There are other factors which support Active’s right to split its claims in light of the reasonableness of its belief that RICO claims were not arbitrable. First, the specific question facing Active was whether to bring its RICO claim in court or in arbitration. It may be that a litigant cannot rely on uncertainty in the law when choosing to split its claim between state and federal court. In such a case, the law generally assumes that state and federal courts are equally competent so that a litigant cannot justify dividing its claims between the two — it must pick one and seek a definitive resolution of the jurisdictional issue in that court. See Restatement § 86 comment b. By contrast, we generally do not assume that courts and arbitral proceedings are equally competent; to the contrary, the law assumes that legal disputes are ordinarily resolved by courts unless the parties have agreed to arbitrate them. For this reason, the issue of arbitrability is for the courts, not the arbitrator, to decide. See AT & T v. Communications Workers of America, 475 U.S. 643, 647, 106 S.Ct. 1415, 1417-18, 89 L.Ed.2d 648 (1986); United Steelwork
Second, the nexus of contracts underlying the disputes between Hoffman and Active recognizes that a litigant will split his claim. As both parties recognize, the arbitration clauses in those contracts require arbitration of only some claims. Thus, in drafting the contracts, the parties must have assumed that claims would be divided between arbitration and court proceedings. Accordingly, the burden placed on Hoffman by Active’s pursuit of claims against it in two different fora should be given little if any weight.

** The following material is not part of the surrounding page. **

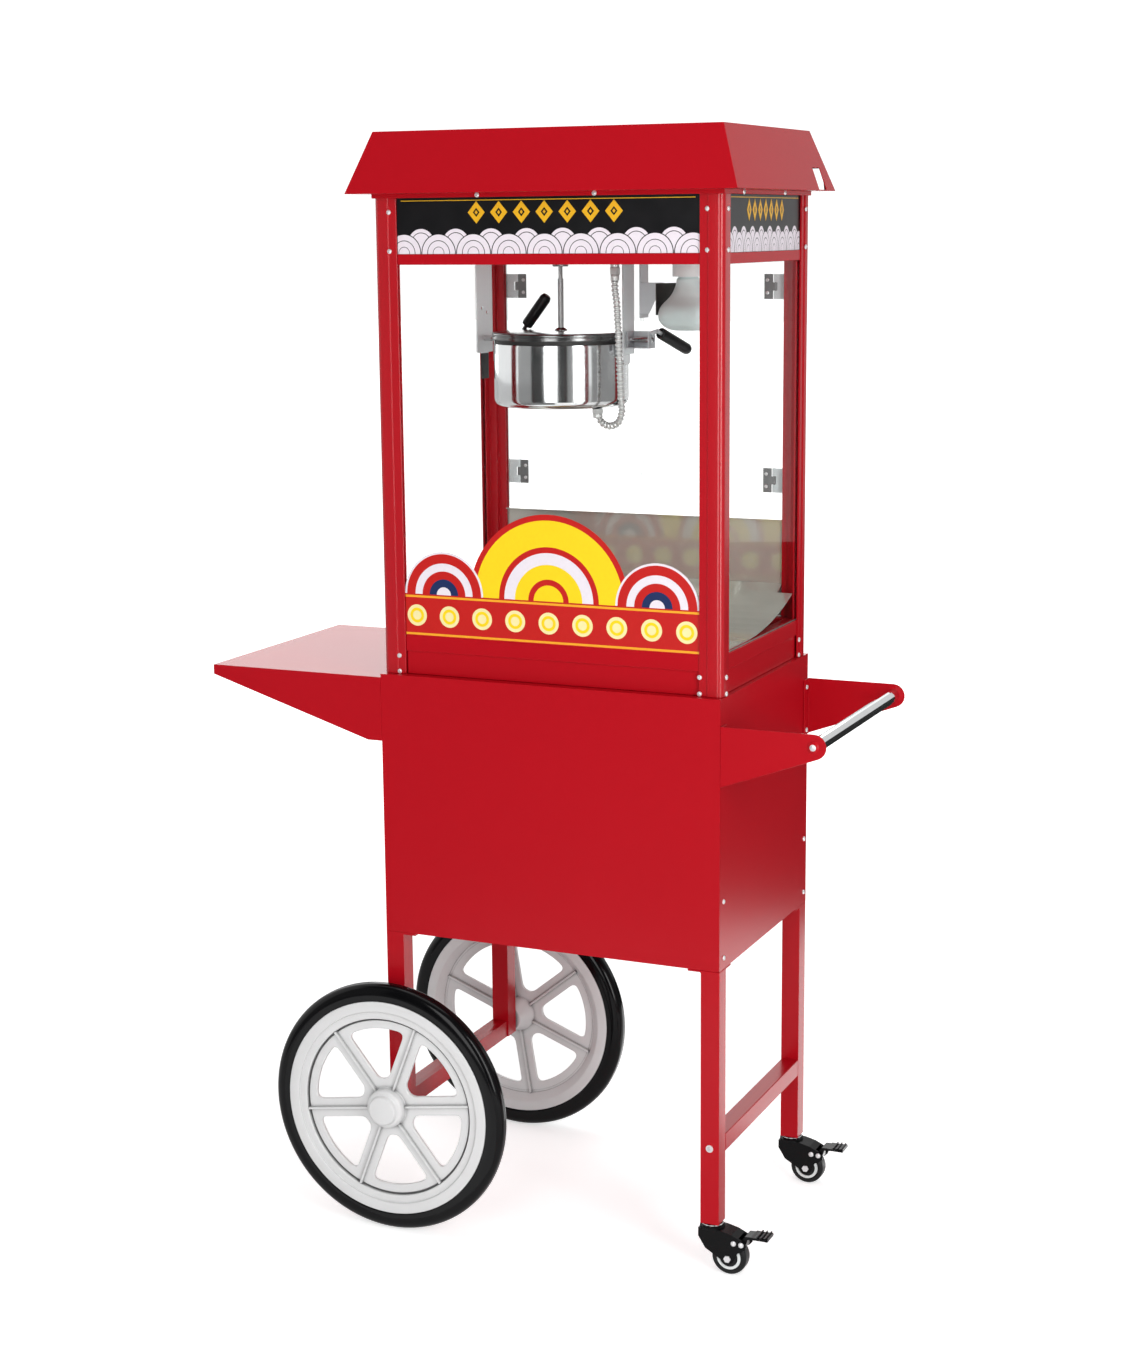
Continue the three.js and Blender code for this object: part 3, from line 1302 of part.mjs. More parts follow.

As noted earlier, Active’s splitting of its claims also falls under the other exception to the general anti-claim splitting rule. Hoffman acquiesced in Active’s decision to try the RICO claim separately. When Hoffman and Active reached an agreement to consolidate all the claims in the Alaska state court action, Active expressly reserved the RICO claim from the agreement, stating that that claim “w[ould] remain in federal court.” Hoffman did not object to this reservation when the other claims were consolidated in state court. It should hardly be allowed to do so now.

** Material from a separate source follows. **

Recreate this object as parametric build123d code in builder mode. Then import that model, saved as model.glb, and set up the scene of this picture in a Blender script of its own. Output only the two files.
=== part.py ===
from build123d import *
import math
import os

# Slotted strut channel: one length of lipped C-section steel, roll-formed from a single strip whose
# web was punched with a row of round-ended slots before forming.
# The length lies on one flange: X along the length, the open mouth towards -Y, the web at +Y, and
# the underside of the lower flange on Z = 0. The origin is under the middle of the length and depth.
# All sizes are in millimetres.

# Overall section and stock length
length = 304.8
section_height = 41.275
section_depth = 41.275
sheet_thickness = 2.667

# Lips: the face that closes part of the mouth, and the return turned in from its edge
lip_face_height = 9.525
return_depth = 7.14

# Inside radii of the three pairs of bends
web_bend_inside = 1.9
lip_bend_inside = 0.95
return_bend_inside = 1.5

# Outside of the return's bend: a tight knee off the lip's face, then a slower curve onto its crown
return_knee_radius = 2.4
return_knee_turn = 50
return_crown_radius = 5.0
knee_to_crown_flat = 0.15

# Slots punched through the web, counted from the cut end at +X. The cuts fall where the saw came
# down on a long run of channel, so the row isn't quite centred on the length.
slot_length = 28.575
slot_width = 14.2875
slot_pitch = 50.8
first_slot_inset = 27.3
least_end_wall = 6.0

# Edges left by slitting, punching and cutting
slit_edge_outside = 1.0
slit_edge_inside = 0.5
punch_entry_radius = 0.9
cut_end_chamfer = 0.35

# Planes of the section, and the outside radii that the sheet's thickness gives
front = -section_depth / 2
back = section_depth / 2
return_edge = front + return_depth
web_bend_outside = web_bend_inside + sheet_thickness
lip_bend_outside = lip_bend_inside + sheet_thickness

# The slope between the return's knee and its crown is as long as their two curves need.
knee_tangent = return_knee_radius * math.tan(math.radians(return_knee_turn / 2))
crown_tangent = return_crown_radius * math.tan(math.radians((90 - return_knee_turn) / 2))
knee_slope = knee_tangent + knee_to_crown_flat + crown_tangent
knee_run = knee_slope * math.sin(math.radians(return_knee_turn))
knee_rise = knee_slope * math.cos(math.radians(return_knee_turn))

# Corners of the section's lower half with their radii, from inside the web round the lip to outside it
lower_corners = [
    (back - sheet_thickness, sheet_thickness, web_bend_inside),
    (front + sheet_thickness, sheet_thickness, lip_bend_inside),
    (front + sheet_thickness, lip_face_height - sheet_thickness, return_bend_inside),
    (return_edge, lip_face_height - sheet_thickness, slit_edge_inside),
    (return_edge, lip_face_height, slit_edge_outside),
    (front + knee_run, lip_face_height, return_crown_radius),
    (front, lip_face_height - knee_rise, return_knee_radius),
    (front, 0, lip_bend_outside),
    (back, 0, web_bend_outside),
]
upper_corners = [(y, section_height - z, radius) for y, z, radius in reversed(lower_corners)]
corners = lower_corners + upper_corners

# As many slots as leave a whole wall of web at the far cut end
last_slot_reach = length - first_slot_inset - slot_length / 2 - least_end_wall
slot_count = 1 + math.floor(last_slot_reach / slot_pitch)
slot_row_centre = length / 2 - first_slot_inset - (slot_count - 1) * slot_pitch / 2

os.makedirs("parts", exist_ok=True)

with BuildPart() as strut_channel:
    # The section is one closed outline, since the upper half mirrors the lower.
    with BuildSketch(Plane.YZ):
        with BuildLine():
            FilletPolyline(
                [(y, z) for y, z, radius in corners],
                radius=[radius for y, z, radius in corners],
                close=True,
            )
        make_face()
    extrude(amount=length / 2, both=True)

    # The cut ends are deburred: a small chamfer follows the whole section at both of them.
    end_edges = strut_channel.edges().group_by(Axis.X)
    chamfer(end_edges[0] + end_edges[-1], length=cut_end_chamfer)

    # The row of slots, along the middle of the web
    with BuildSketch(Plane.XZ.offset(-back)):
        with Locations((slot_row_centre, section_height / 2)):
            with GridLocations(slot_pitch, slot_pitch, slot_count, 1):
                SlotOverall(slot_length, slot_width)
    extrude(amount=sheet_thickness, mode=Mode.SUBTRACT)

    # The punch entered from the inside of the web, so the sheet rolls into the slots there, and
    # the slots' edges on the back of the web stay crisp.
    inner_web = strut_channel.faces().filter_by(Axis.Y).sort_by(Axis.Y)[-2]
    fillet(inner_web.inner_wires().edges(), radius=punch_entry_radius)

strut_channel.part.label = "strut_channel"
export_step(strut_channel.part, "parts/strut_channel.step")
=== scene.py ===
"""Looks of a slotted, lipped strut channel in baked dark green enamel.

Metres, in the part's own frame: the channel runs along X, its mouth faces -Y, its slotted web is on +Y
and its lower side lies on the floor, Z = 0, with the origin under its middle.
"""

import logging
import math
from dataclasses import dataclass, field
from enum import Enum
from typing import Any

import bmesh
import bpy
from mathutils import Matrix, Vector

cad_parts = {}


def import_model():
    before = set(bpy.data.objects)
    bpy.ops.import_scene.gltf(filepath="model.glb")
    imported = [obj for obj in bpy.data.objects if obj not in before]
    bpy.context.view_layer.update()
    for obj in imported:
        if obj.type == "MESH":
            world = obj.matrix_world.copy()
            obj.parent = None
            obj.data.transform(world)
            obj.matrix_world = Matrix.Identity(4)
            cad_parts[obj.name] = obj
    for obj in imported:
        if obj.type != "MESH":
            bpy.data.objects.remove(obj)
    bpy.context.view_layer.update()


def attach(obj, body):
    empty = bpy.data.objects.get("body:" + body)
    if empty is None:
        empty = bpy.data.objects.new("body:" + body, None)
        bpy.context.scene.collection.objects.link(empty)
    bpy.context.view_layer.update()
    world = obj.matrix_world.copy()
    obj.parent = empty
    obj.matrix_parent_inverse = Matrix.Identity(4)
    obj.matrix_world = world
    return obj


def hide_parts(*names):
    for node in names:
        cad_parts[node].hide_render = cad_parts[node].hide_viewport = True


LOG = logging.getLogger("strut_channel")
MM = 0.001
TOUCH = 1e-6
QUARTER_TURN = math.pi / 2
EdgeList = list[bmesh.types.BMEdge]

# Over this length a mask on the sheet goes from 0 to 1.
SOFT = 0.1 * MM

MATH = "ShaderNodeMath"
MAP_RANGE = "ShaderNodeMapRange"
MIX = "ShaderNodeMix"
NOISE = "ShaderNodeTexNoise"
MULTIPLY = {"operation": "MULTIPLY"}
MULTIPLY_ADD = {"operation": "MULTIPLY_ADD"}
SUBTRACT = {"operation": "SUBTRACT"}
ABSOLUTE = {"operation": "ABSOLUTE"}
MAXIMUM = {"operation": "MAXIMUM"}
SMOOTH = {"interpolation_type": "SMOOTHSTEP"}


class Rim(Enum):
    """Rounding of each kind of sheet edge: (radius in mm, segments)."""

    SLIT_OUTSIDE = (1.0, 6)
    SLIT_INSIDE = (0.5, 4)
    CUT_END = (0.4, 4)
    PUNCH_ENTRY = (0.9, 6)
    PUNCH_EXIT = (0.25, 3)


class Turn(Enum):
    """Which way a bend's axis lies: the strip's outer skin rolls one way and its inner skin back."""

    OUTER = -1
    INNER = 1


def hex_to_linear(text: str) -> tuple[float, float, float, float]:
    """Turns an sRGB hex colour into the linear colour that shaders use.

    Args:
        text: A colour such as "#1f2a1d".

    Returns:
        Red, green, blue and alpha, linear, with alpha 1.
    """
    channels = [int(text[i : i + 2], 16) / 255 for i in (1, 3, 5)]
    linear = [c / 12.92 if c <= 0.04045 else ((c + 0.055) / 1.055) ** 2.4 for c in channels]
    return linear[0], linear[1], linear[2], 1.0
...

For the above reasons, I believe that the general rule against claim splitting relied on by the majority is simply inapplicable. Active was justified in seeking a judicial resolution of its RICO claim in the federal courts. Its attempt to do so did not serve to waive its right to arbitrate in the event the federal court found that arbitration rather than litigation was the required procedure. The right to pursue a justified belief in the justiciability of a claim presupposes the ability to arbitrate if the court determines that the claim is subject to an arbitration provision. That is what happened here — Active pursued a justified belief in the justiciability of its RICO claim but, after a change in the law, the court determined that the claim was subject to arbitration. Moreover, Hoffman never objected to, and in fact acquiesced in, Active’s preservation of its right to pursue its RICO claim separately, and to withhold that claim from the state court action. In view of the above, there is simply no basis for the majority’s conclusion that Active waived its right to arbitrate the RICO claim or that it was prohibited from splitting that claim off from the remainder of the proceedings. Accordingly, the state court judgment is not res judicata as to the claim that Active deliberately and expressly withheld without objection from Hoffman at the time it filed the state court action.
Aside from the above, I have another fundamental disagreement with the majority’s approach. I believe that the majority opinion fails to take into account the difficulties involved in a party’s decision whether to arbitrate or adjudicate a claim. Some claims are arbitrable, others are not. The law is frequently abstruse and may change during the course of the proceedings, as happened in this case. The majority’s disposition places all the risk resulting from this legal uncertainty on the plaintiff, the person possessing legitimate claims. It imposes the ultimate penalty, that of forfeiture, on plaintiffs who guess “wrong”. This approach does a disservice to plaintiffs generally and is inconsistent with the ultimate purpose of dispute resolution — to resolve disputes on the merits. Cf. Surowitz v. Hilton Hotels Corp., 383 U.S. 363, 373, 86 S.Ct. 845, 851,15 L.Ed.2d 807 (1966) (“If rules of procedure work as they should in an honest and fair judicial system, they not only permit, but should as nearly as possible guarantee that bona fide complaints be carried to an adjudication on the merits.”); Conley v. Gibson, 355 U.S. 41, 48, 78 S.Ct. 99, 103, 2 L.Ed.2d 80 (1957) (“The Federal Rules reject the approach that pleading is a game of skill in which one misstep by counsel may be decisive to the outcome.”). Accordingly, I am compelled to dissent.
. Although the Restatement is not law, both the Alaska Supreme Court and our circuit have cited its split claim provisions with approval, see, e.g., State v. Smith, 720 P.2d 40, 41 (1986); Clark v. Bear Stearns & Co., 966 F.2d 1318, 1321 (9th Cir.1992), and there appears to be no authority to suggest that the Alaska courts would decline to follow its provisions.